DO THIS: Each entry in the listing below should be restated word for word.

GIVEN DATA:
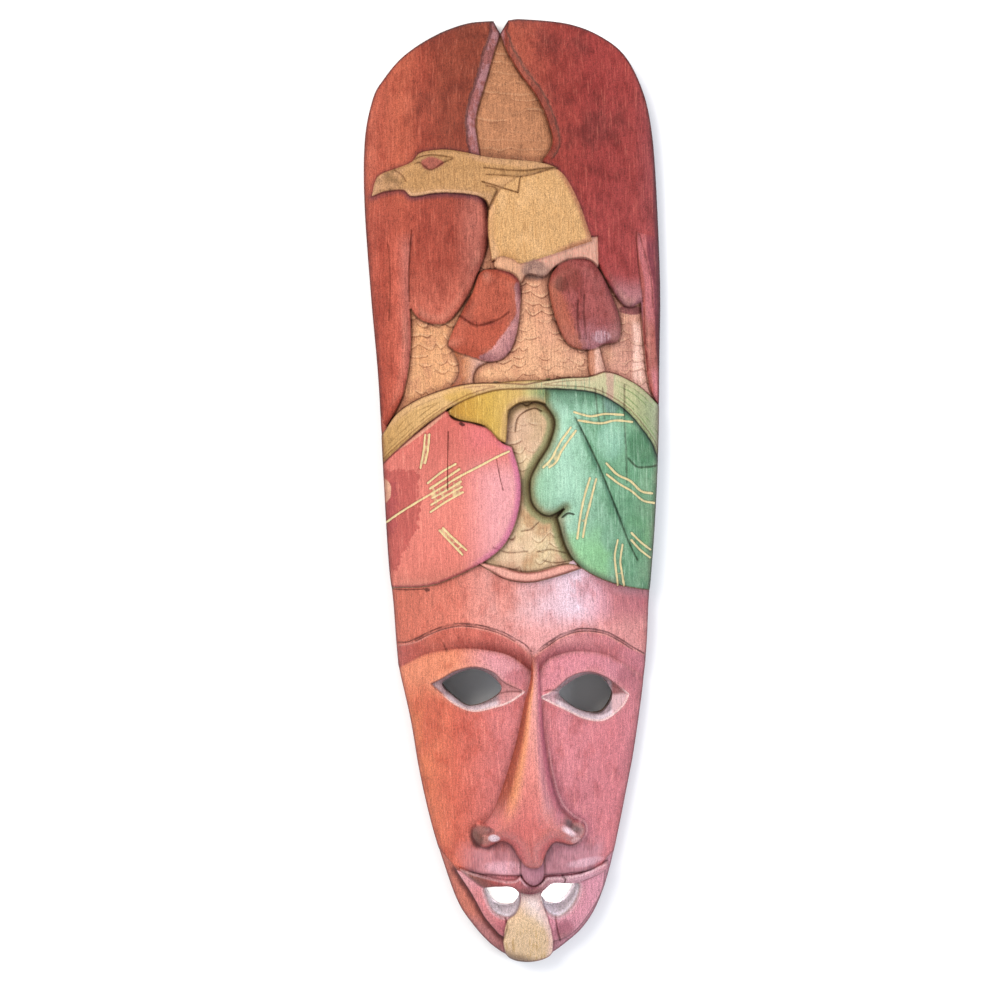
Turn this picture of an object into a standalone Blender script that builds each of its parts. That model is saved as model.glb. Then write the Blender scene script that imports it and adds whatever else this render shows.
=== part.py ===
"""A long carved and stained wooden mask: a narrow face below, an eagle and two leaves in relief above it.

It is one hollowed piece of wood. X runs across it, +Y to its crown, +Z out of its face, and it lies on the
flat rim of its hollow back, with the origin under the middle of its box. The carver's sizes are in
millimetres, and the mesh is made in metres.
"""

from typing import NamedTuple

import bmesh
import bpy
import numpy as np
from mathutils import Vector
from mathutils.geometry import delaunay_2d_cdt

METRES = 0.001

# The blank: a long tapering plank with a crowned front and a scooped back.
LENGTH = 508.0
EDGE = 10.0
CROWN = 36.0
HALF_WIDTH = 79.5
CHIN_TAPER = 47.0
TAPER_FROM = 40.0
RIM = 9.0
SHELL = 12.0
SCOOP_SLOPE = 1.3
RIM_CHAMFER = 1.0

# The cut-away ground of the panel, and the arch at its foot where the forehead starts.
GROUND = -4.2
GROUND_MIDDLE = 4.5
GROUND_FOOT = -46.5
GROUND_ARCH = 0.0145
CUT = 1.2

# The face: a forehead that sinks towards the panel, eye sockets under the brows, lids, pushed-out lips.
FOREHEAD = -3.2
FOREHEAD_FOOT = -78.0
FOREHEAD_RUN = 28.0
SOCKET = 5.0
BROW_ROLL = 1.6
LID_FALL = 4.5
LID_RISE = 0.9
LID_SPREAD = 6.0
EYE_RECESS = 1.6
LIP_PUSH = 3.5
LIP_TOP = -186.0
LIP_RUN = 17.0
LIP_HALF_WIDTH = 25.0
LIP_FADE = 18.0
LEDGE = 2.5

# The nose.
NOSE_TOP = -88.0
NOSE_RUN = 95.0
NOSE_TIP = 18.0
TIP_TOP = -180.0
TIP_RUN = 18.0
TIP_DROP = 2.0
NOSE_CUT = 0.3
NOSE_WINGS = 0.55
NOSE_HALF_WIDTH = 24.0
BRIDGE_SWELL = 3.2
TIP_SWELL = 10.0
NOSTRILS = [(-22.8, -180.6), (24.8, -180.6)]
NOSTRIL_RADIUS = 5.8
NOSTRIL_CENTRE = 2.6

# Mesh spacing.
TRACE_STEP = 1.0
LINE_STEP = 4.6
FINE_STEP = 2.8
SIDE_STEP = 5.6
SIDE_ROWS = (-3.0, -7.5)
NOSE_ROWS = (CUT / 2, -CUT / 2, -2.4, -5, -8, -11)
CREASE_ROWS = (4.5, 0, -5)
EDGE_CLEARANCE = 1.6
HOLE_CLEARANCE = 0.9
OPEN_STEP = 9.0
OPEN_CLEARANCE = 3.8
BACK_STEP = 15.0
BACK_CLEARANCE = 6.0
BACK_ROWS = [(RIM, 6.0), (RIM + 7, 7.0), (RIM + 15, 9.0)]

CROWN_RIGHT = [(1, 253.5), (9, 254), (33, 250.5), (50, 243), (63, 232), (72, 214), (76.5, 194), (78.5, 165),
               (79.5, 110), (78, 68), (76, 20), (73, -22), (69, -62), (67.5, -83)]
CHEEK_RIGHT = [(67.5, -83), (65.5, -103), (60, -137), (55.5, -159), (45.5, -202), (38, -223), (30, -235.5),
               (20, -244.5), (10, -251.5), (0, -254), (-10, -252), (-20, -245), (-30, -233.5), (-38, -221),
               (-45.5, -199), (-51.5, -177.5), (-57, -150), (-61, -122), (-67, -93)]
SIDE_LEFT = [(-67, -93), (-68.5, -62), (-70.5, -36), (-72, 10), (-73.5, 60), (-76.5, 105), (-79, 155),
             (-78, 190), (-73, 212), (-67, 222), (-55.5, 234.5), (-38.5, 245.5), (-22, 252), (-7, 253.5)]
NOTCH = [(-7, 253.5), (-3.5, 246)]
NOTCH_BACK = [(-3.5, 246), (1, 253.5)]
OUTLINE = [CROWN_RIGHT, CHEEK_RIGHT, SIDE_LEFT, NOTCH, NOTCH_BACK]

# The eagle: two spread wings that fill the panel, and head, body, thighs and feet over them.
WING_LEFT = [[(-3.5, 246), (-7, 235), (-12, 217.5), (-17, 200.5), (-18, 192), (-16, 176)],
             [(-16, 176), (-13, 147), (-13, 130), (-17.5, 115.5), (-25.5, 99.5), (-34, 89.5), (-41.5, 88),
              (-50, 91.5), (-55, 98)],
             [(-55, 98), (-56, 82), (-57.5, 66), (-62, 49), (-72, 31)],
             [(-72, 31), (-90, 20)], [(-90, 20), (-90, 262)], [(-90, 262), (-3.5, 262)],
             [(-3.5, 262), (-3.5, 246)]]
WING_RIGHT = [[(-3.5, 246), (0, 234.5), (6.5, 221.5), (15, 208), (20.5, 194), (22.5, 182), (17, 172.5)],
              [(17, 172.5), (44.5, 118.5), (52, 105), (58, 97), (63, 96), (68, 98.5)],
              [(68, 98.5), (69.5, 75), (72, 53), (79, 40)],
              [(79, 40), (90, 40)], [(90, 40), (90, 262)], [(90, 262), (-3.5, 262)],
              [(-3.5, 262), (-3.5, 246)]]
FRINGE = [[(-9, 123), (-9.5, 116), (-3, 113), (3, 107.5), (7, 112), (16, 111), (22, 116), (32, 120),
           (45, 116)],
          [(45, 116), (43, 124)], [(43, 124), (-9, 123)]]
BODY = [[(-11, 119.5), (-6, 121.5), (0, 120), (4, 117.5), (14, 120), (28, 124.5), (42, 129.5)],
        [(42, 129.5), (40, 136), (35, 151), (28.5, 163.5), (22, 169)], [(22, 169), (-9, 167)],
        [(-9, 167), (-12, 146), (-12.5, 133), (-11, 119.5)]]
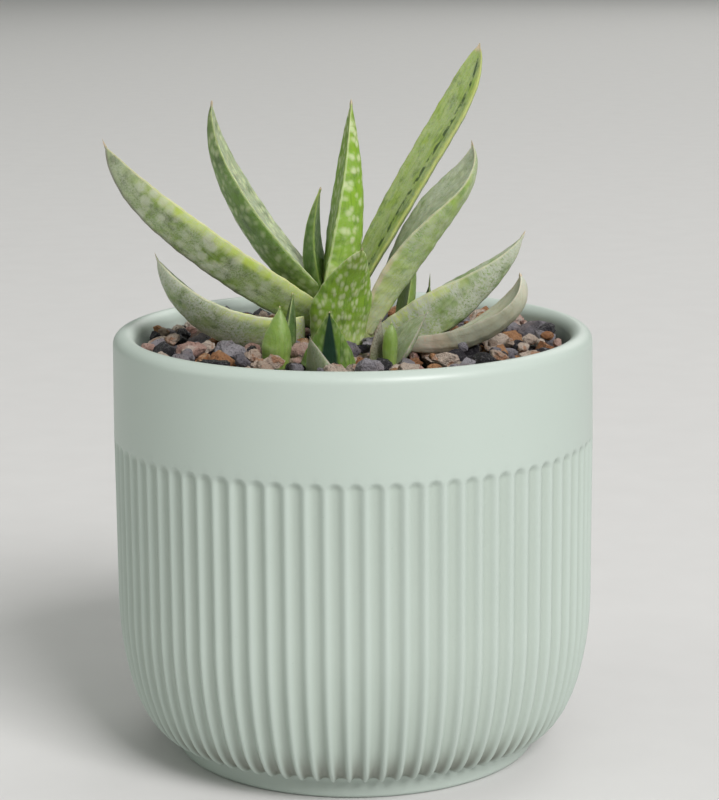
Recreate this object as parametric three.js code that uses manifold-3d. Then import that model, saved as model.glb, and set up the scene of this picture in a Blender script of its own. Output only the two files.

OUTPUT FOR THIS TASK:
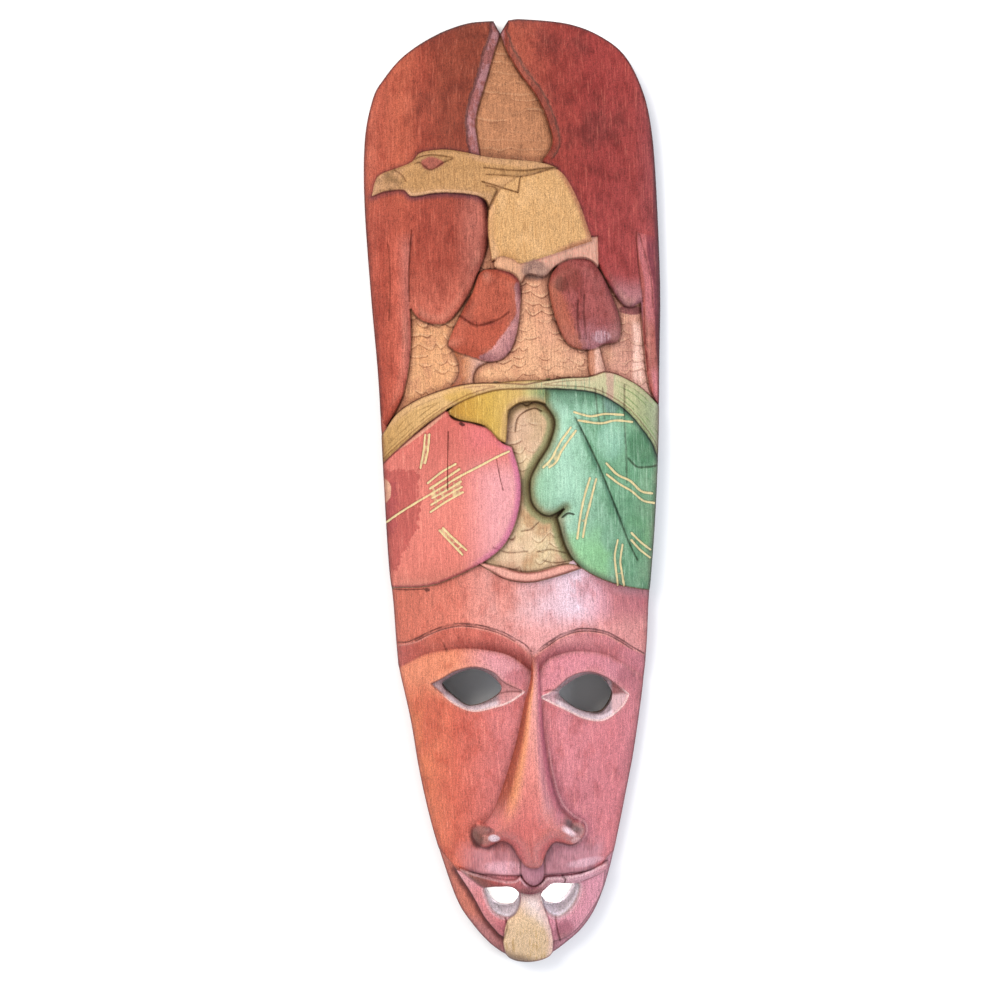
Turn this picture of an object into a standalone Blender script that builds each of its parts. That model is saved as model.glb. Then write the Blender scene script that imports it and adds whatever else this render shows.
=== part.py ===
"""A long carved and stained wooden mask: a narrow face below, an eagle and two leaves in relief above it.

It is one hollowed piece of wood. X runs across it, +Y to its crown, +Z out of its face, and it lies on the
flat rim of its hollow back, with the origin under the middle of its box. The carver's sizes are in
millimetres, and the mesh is made in metres.
"""

from typing import NamedTuple

import bmesh
import bpy
import numpy as np
from mathutils import Vector
from mathutils.geometry import delaunay_2d_cdt

METRES = 0.001

# The blank: a long tapering plank with a crowned front and a scooped back.
LENGTH = 508.0
EDGE = 10.0
CROWN = 36.0
HALF_WIDTH = 79.5
CHIN_TAPER = 47.0
TAPER_FROM = 40.0
RIM = 9.0
SHELL = 12.0
SCOOP_SLOPE = 1.3
RIM_CHAMFER = 1.0

# The cut-away ground of the panel, and the arch at its foot where the forehead starts.
GROUND = -4.2
GROUND_MIDDLE = 4.5
GROUND_FOOT = -46.5
GROUND_ARCH = 0.0145
CUT = 1.2

# The face: a forehead that sinks towards the panel, eye sockets under the brows, lids, pushed-out lips.
FOREHEAD = -3.2
FOREHEAD_FOOT = -78.0
FOREHEAD_RUN = 28.0
SOCKET = 5.0
BROW_ROLL = 1.6
LID_FALL = 4.5
LID_RISE = 0.9
LID_SPREAD = 6.0
EYE_RECESS = 1.6
LIP_PUSH = 3.5
LIP_TOP = -186.0
LIP_RUN = 17.0
LIP_HALF_WIDTH = 25.0
LIP_FADE = 18.0
LEDGE = 2.5

# The nose.
NOSE_TOP = -88.0
NOSE_RUN = 95.0
NOSE_TIP = 18.0
TIP_TOP = -180.0
TIP_RUN = 18.0
TIP_DROP = 2.0
NOSE_CUT = 0.3
NOSE_WINGS = 0.55
NOSE_HALF_WIDTH = 24.0
BRIDGE_SWELL = 3.2
TIP_SWELL = 10.0
NOSTRILS = [(-22.8, -180.6), (24.8, -180.6)]
NOSTRIL_RADIUS = 5.8
NOSTRIL_CENTRE = 2.6

# Mesh spacing.
TRACE_STEP = 1.0
LINE_STEP = 4.6
FINE_STEP = 2.8
SIDE_STEP = 5.6
SIDE_ROWS = (-3.0, -7.5)
NOSE_ROWS = (CUT / 2, -CUT / 2, -2.4, -5, -8, -11)
CREASE_ROWS = (4.5, 0, -5)
EDGE_CLEARANCE = 1.6
HOLE_CLEARANCE = 0.9
OPEN_STEP = 9.0
OPEN_CLEARANCE = 3.8
BACK_STEP = 15.0
BACK_CLEARANCE = 6.0
BACK_ROWS = [(RIM, 6.0), (RIM + 7, 7.0), (RIM + 15, 9.0)]

CROWN_RIGHT = [(1, 253.5), (9, 254), (33, 250.5), (50, 243), (63, 232), (72, 214), (76.5, 194), (78.5, 165),
               (79.5, 110), (78, 68), (76, 20), (73, -22), (69, -62), (67.5, -83)]
CHEEK_RIGHT = [(67.5, -83), (65.5, -103), (60, -137), (55.5, -159), (45.5, -202), (38, -223), (30, -235.5),
               (20, -244.5), (10, -251.5), (0, -254), (-10, -252), (-20, -245), (-30, -233.5), (-38, -221),
               (-45.5, -199), (-51.5, -177.5), (-57, -150), (-61, -122), (-67, -93)]
SIDE_LEFT = [(-67, -93), (-68.5, -62), (-70.5, -36), (-72, 10), (-73.5, 60), (-76.5, 105), (-79, 155),
             (-78, 190), (-73, 212), (-67, 222), (-55.5, 234.5), (-38.5, 245.5), (-22, 252), (-7, 253.5)]
NOTCH = [(-7, 253.5), (-3.5, 246)]
NOTCH_BACK = [(-3.5, 246), (1, 253.5)]
OUTLINE = [CROWN_RIGHT, CHEEK_RIGHT, SIDE_LEFT, NOTCH, NOTCH_BACK]

# The eagle: two spread wings that fill the panel, and head, body, thighs and feet over them.
WING_LEFT = [[(-3.5, 246), (-7, 235), (-12, 217.5), (-17, 200.5), (-18, 192), (-16, 176)],
             [(-16, 176), (-13, 147), (-13, 130), (-17.5, 115.5), (-25.5, 99.5), (-34, 89.5), (-41.5, 88),
              (-50, 91.5), (-55, 98)],
             [(-55, 98), (-56, 82), (-57.5, 66), (-62, 49), (-72, 31)],
             [(-72, 31), (-90, 20)], [(-90, 20), (-90, 262)], [(-90, 262), (-3.5, 262)],
             [(-3.5, 262), (-3.5, 246)]]
WING_RIGHT = [[(-3.5, 246), (0, 234.5), (6.5, 221.5), (15, 208), (20.5, 194), (22.5, 182), (17, 172.5)],
              [(17, 172.5), (44.5, 118.5), (52, 105), (58, 97), (63, 96), (68, 98.5)],
              [(68, 98.5), (69.5, 75), (72, 53), (79, 40)],
              [(79, 40), (90, 40)], [(90, 40), (90, 262)], [(90, 262), (-3.5, 262)],
              [(-3.5, 262), (-3.5, 246)]]
FRINGE = [[(-9, 123), (-9.5, 116), (-3, 113), (3, 107.5), (7, 112), (16, 111), (22, 116), (32, 120),
           (45, 116)],
          [(45, 116), (43, 124)], [(43, 124), (-9, 123)]]
BODY = [[(-11, 119.5), (-6, 121.5), (0, 120), (4, 117.5), (14, 120), (28, 124.5), (42, 129.5)],
        [(42, 129.5), (40, 136), (35, 151), (28.5, 163.5), (22, 169)], [(22, 169), (-9, 167)],
        [(-9, 167), (-12, 146), (-12.5, 133), (-11, 119.5)]]
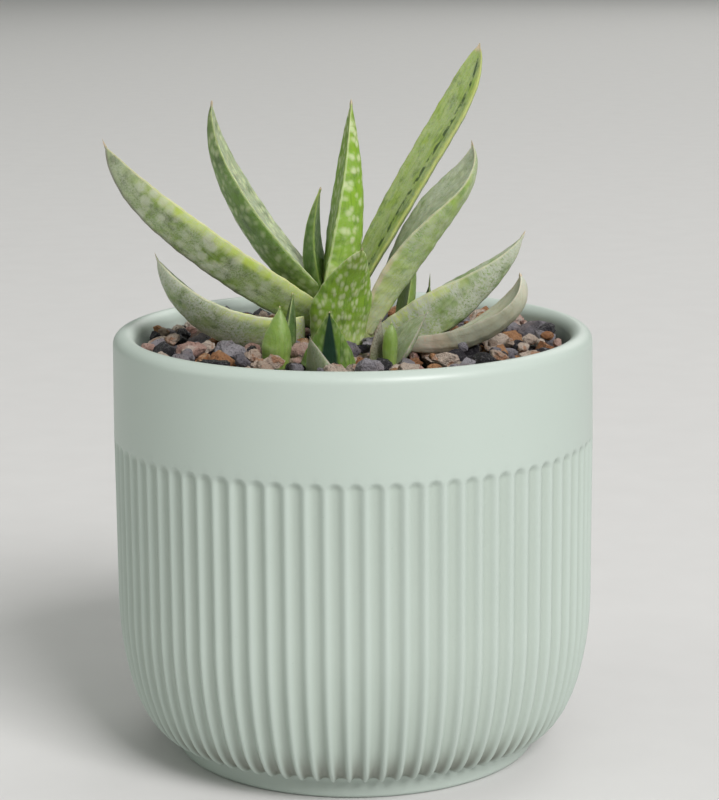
Recreate this object as parametric three.js code that uses manifold-3d. Then import that model, saved as model.glb, and set up the scene of this picture in a Blender script of its own. Output only the two files.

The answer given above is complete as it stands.